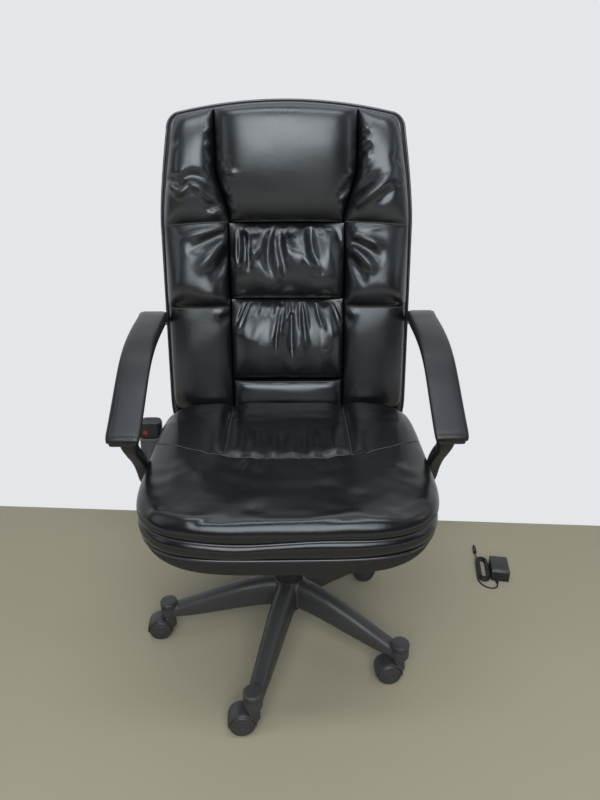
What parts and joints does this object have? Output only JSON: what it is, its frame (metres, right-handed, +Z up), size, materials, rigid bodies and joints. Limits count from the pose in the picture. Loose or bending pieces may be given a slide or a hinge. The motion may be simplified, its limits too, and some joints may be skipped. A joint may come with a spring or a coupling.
{
  "type": "massage chair",
  "caption": "High-back massage office chair: padded seat and gathered back, loop arms, tilt, gas lift, caster base, side-pocket handset and a floor power adapter.",
  "frame": {"origin": "on the gas column's axis at floor level", "axes": "+Z up; the chair faces -Y; +X is the viewer's right when facing the chair"},
  "size_m": [0.9067, 0.6665, 1.1219],
  "materials": {
    "nylon_base": "satin, fine grain",
    "caster_plastic": "satin",
    "caster_tyre": "matte",
    "bright_steel": "bright",
    "black_steel": "satin black paint",
    "cover_plastic": "satin",
    "spring_steel": "oiled",
    "plywood": "bare",
    "black_leather": "glossy bonded leather",
    "border_fabric": "matte",
    "arm_plastic": "satin",
    "motor_steel": "plain",
    "rotor_brass": "plain",
    "control_plastic": "matte",
    "pouch_fabric": "ribbed weave",
    "handset_plastic": "satin",
    "red_plastic": "gloss",
    "grey_plastic": "satin",
    "adapter_plastic": "satin",
    "prong_brass": "nickelled",
    "lead_rubber": "matte"
  },
  "bodies": {
    "base": {"star_base": "nylon_base", "column_tube": "black_steel", "cover_lower": "cover_plastic", "adapter_case": "adapter_plastic", "adapter_prongs": "prong_brass", "adapter_lead": "lead_rubber", "adapter_lead_hank": "lead_rubber", "barrel_plug": "lead_rubber"},
    "caster_1_swivel": {"caster_1_hood": "caster_plastic", "caster_1_stem": "bright_steel"},
    "caster_1_roll": {"caster_1_wheels": "caster_tyre"},
    "caster_2_swivel": {"caster_2_hood": "caster_plastic", "caster_2_stem": "bright_steel"},
    "caster_2_roll": {"caster_2_wheels": "caster_tyre"},
    "caster_3_swivel": {"caster_3_hood": "caster_plastic", "caster_3_stem": "bright_steel"},
    "caster_3_roll": {"caster_3_wheels": "caster_tyre"},
    "caster_4_swivel": {"caster_4_hood": "caster_plastic", "caster_4_stem": "bright_steel"},
    "caster_4_roll": {"caster_4_wheels": "caster_tyre"},
    "caster_5_swivel": {"caster_5_hood": "caster_plastic", "caster_5_stem": "bright_steel"},
    "caster_5_roll": {"caster_5_wheels": "caster_tyre"},
    "lift": {"gas_piston": "bright_steel"},
    "cover_mid": {"cover_mid": "cover_plastic"},
    "swivel": {"mech_housing": "black_steel", "tilt_spring": "spring_steel", "cover_upper": "cover_plastic"},
    "tension_knob": {"tension_knob": "caster_plastic"},
    "height_lever": {"height_lever": "caster_plastic"},
    "tilt": {"mech_top_plate": "black_steel", "seat_board": "plywood", "seat_border": "border_fabric", "seat_lower_roll": "black_leather", "seat_cushion": "black_leather", "back_board": "plywood", "back_shell": "black_leather", "head_pillow": "black_leather", "lumbar_pad_upper": "black_leather", "lumbar_pad_lower": "black_leather", "lumbar_strip": "black_leather", "bolster_left": "black_leather", "bolster_right": "black_leather", "arm_left": "arm_plastic", "arm_right": "arm_plastic", "arm_pad_left": "black_leather", "arm_pad_right": "black_leather", "arm_bolts": "black_steel", "motor_cans": "motor_steel", "control_box": "control_plastic", "handset_pouch": "pouch_fabric"},
    "rotor_back_lower": {"rotor_back_lower": "rotor_brass"},
    "rotor_back_upper": {"rotor_back_upper": "rotor_brass"},
    "rotor_seat_left": {"rotor_seat_left": "rotor_brass"},
    "rotor_seat_right": {"rotor_seat_right": "rotor_brass"},
    "handset": {"handset_case": "handset_plastic"},
    "button_power": {"button_power": "red_plastic"},
    "button_upper": {"button_upper": "grey_plastic"},
    "button_lower": {"button_lower": "grey_plastic"},
    "button_seat": {"button_seat": "grey_plastic"}
  },
  "joints": [
    {"name": "caster_1_turn", "type": "hinge", "parent": "base", "child": "caster_1_swivel", "pos_m": [-0.06994, -0.26285, 0.06], "axis": [0, 0, 1], "continuous": true},
    {"name": "caster_1_spin", "type": "hinge", "parent": "caster_1_swivel", "child": "caster_1_roll", "pos_m": [-0.09189, -0.26439, 0.025], "axis": [0.0698, -0.9976, 0], "continuous": true},
    {"name": "caster_2_turn", "type": "hinge", "parent": "base", "child": "caster_2_swivel", "pos_m": [0.22838, -0.14774, 0.06], "axis": [0, 0, 1], "continuous": true},
    {"name": "caster_2_spin", "type": "hinge", "parent": "caster_2_swivel", "child": "caster_2_roll", "pos_m": [0.20643, -0.14928, 0.025], "axis": [0.0698, -0.9976, 0], "continuous": true},
    {"name": "caster_3_turn", "type": "hinge", "parent": "base", "child": "caster_3_swivel", "pos_m": [0.21108, 0.17154, 0.06], "axis": [0, 0, 1], "continuous": true},
    {"name": "caster_3_spin", "type": "hinge", "parent": "caster_3_swivel", "child": "caster_3_roll", "pos_m": [0.18914, 0.17001, 0.025], "axis": [0.0698, -0.9976, 0], "continuous": true},
    {"name": "caster_4_turn", "type": "hinge", "parent": "base", "child": "caster_4_swivel", "pos_m": [-0.09792, 0.25376, 0.06], "axis": [0, 0, 1], "continuous": true},
    {"name": "caster_4_spin", "type": "hinge", "parent": "caster_4_swivel", "child": "caster_4_roll", "pos_m": [-0.11987, 0.25223, 0.025], "axis": [0.0698, -0.9976, 0], "continuous": true},
    {"name": "caster_5_turn", "type": "hinge", "parent": "base", "child": "caster_5_swivel", "pos_m": [-0.2716, -0.01471, 0.06], "axis": [0, 0, 1], "continuous": true},
    {"name": "caster_5_spin", "type": "hinge", "parent": "caster_5_swivel", "child": "caster_5_roll", "pos_m": [-0.29355, -0.01624, 0.025], "axis": [0.0698, -0.9976, 0], "continuous": true},
    {"name": "lift_slide", "type": "slide", "parent": "base", "child": "lift", "axis": [0, 0, 1], "range_m": [0, 0.1]},
    {"name": "cover_slide", "type": "slide", "parent": "base", "child": "cover_mid", "axis": [0, 0, 1], "range_m": [0, 0.05]},
    {"name": "seat_swivel", "type": "hinge", "parent": "lift", "child": "swivel", "pos_m": [0, 0, 0.31], "axis": [0, 0, 1], "continuous": true},
    {"name": "tilt_hinge", "type": "hinge", "parent": "swivel", "child": "tilt", "pos_m": [0, -0.03, 0.322], "axis": [-1, 0, 0], "range_deg": [0, 12], "stiffness_Nm_per_rad": 110, "springref_deg": -12.61},
    {"name": "tension_turn", "type": "hinge", "parent": "swivel", "child": "tension_knob", "pos_m": [0, -0.072, 0.25], "axis": [0, 0, 1], "continuous": true},
    {"name": "lever_lift", "type": "hinge", "parent": "swivel", "child": "height_lever", "pos_m": [-0.037, 0.022, 0.308], "axis": [0, 1, 0], "range_deg": [0, 5]},
    {"name": "rotor_back_lower_spin", "type": "hinge", "parent": "tilt", "child": "rotor_back_lower", "pos_m": [0, 0.28838, 0.61513], "axis": [0, -0.9895, 0.1444], "continuous": true},
    {"name": "rotor_back_upper_spin", "type": "hinge", "parent": "tilt", "child": "rotor_back_upper", "pos_m": [0, 0.31581, 0.80314], "axis": [0, -0.9895, 0.1444], "continuous": true},
    {"name": "rotor_seat_left_spin", "type": "hinge", "parent": "tilt", "child": "rotor_seat_left", "pos_m": [-0.11, -0.06, 0.375], "axis": [0, 0, 1], "continuous": true},
    {"name": "rotor_seat_right_spin", "type": "hinge", "parent": "tilt", "child": "rotor_seat_right", "pos_m": [0.11, -0.06, 0.375], "axis": [0, 0, 1], "continuous": true},
    {"name": "handset_slide", "type": "slide", "parent": "tilt", "child": "handset", "axis": [0, 0, 1], "range_m": [0, 0.12]},
    {"name": "button_power_press", "type": "slide", "parent": "handset", "child": "button_power", "axis": [0, 1, 0], "range_m": [0, 0.001], "stiffness_N_per_m": 300, "springref_m": -0.0005},
    {"name": "button_upper_press", "type": "slide", "parent": "handset", "child": "button_upper", "axis": [0, 1, 0], "range_m": [0, 0.001], "stiffness_N_per_m": 300, "springref_m": -0.0005},
    {"name": "button_lower_press", "type": "slide", "parent": "handset", "child": "button_lower", "axis": [0, 1, 0], "range_m": [0, 0.001], "stiffness_N_per_m": 300, "springref_m": -0.0005},
    {"name": "button_seat_press", "type": "slide", "parent": "handset", "child": "button_seat", "axis": [0, 1, 0], "range_m": [0, 0.001], "stiffness_N_per_m": 300, "springref_m": -0.0005}
  ],
  "couplings": [
    {"joint": "cover_slide", "follows": "lift_slide", "ratio": 0.5}
  ]
}
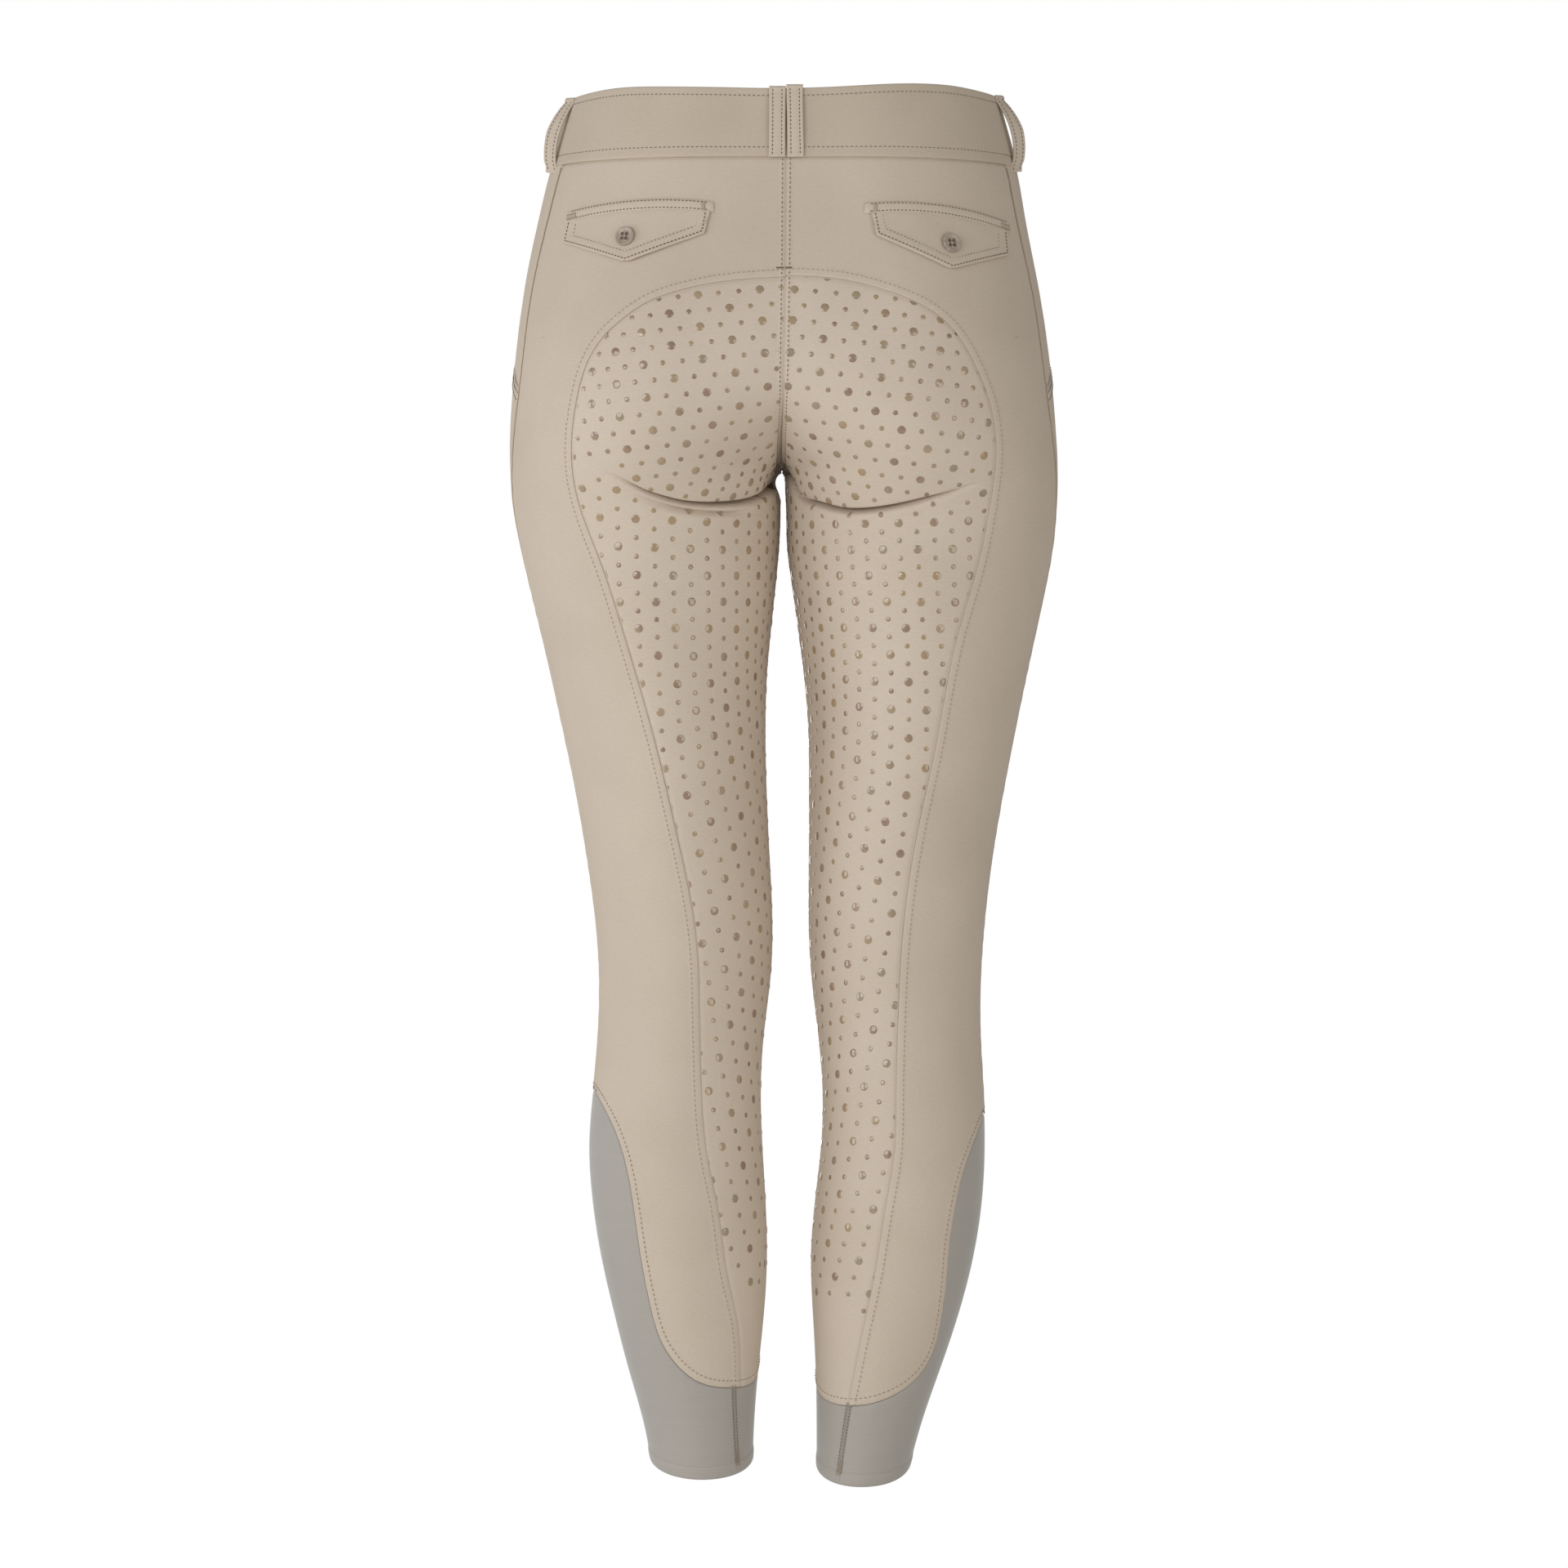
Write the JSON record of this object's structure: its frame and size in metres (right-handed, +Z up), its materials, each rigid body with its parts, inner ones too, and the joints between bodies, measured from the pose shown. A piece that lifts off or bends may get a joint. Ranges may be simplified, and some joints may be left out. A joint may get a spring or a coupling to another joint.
{
  "type": "riding breeches",
  "caption": "Full-seat riding breeches in stretch cloth with a waistband, belt loops, flapped hip pockets and stretch lower legs, worn hollow form.",
  "frame": {"origin": "centre of the waist opening at the top of the band", "axes": "+Z up along the body, -Y out of the seat, +Y out of the front, +X to the wearer's right leg"},
  "size_m": [0.3743, 0.238, 0.9484],
  "materials": {
    "stretch_cloth": "matt two-way stretch woven cloth",
    "seat_cloth": "matt stretch cloth printed with silicone grip dots",
    "sock_jersey": "fine elastic jersey, slight sheen",
    "button_resin": "cast resin, satin"
  },
  "bodies": {
    "root": {"waistband_left": "stretch_cloth", "waistband_right": "stretch_cloth", "back_left": "stretch_cloth", "back_right": "stretch_cloth", "front_left": "stretch_cloth", "front_right": "stretch_cloth", "seat_left": "seat_cloth", "seat_right": "seat_cloth", "pocket_facing_left": "stretch_cloth", "pocket_facing_right": "stretch_cloth", "sock_left": "sock_jersey", "sock_right": "sock_jersey", "pocket_welt_left": "stretch_cloth", "pocket_welt_right": "stretch_cloth", "pocket_flap_left": "stretch_cloth", "pocket_flap_right": "stretch_cloth", "flap_button_left": "button_resin", "flap_button_right": "button_resin", "belt_loop_back_left": "stretch_cloth", "belt_loop_back_right": "stretch_cloth", "belt_loop_side_left": "stretch_cloth", "belt_loop_side_right": "stretch_cloth", "belt_loop_front_left": "stretch_cloth", "belt_loop_front_right": "stretch_cloth", "fly": "stretch_cloth", "waist_button": "button_resin"}
  },
  "joints": []
}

++++

=== Stated exercise ===
Repeat only the lines from the one holding "Write the JSON" through the last line of the data.

=== Correct result ===
Write the JSON record of this object's structure: its frame and size in metres (right-handed, +Z up), its materials, each rigid body with its parts, inner ones too, and the joints between bodies, measured from the pose shown. A piece that lifts off or bends may get a joint. Ranges may be simplified, and some joints may be left out. A joint may get a spring or a coupling to another joint.
{
  "type": "riding breeches",
  "caption": "Full-seat riding breeches in stretch cloth with a waistband, belt loops, flapped hip pockets and stretch lower legs, worn hollow form.",
  "frame": {"origin": "centre of the waist opening at the top of the band", "axes": "+Z up along the body, -Y out of the seat, +Y out of the front, +X to the wearer's right leg"},
  "size_m": [0.3743, 0.238, 0.9484],
  "materials": {
    "stretch_cloth": "matt two-way stretch woven cloth",
    "seat_cloth": "matt stretch cloth printed with silicone grip dots",
    "sock_jersey": "fine elastic jersey, slight sheen",
    "button_resin": "cast resin, satin"
  },
  "bodies": {
    "root": {"waistband_left": "stretch_cloth", "waistband_right": "stretch_cloth", "back_left": "stretch_cloth", "back_right": "stretch_cloth", "front_left": "stretch_cloth", "front_right": "stretch_cloth", "seat_left": "seat_cloth", "seat_right": "seat_cloth", "pocket_facing_left": "stretch_cloth", "pocket_facing_right": "stretch_cloth", "sock_left": "sock_jersey", "sock_right": "sock_jersey", "pocket_welt_left": "stretch_cloth", "pocket_welt_right": "stretch_cloth", "pocket_flap_left": "stretch_cloth", "pocket_flap_right": "stretch_cloth", "flap_button_left": "button_resin", "flap_button_right": "button_resin", "belt_loop_back_left": "stretch_cloth", "belt_loop_back_right": "stretch_cloth", "belt_loop_side_left": "stretch_cloth", "belt_loop_side_right": "stretch_cloth", "belt_loop_front_left": "stretch_cloth", "belt_loop_front_right": "stretch_cloth", "fly": "stretch_cloth", "waist_button": "button_resin"}
  },
  "joints": []
}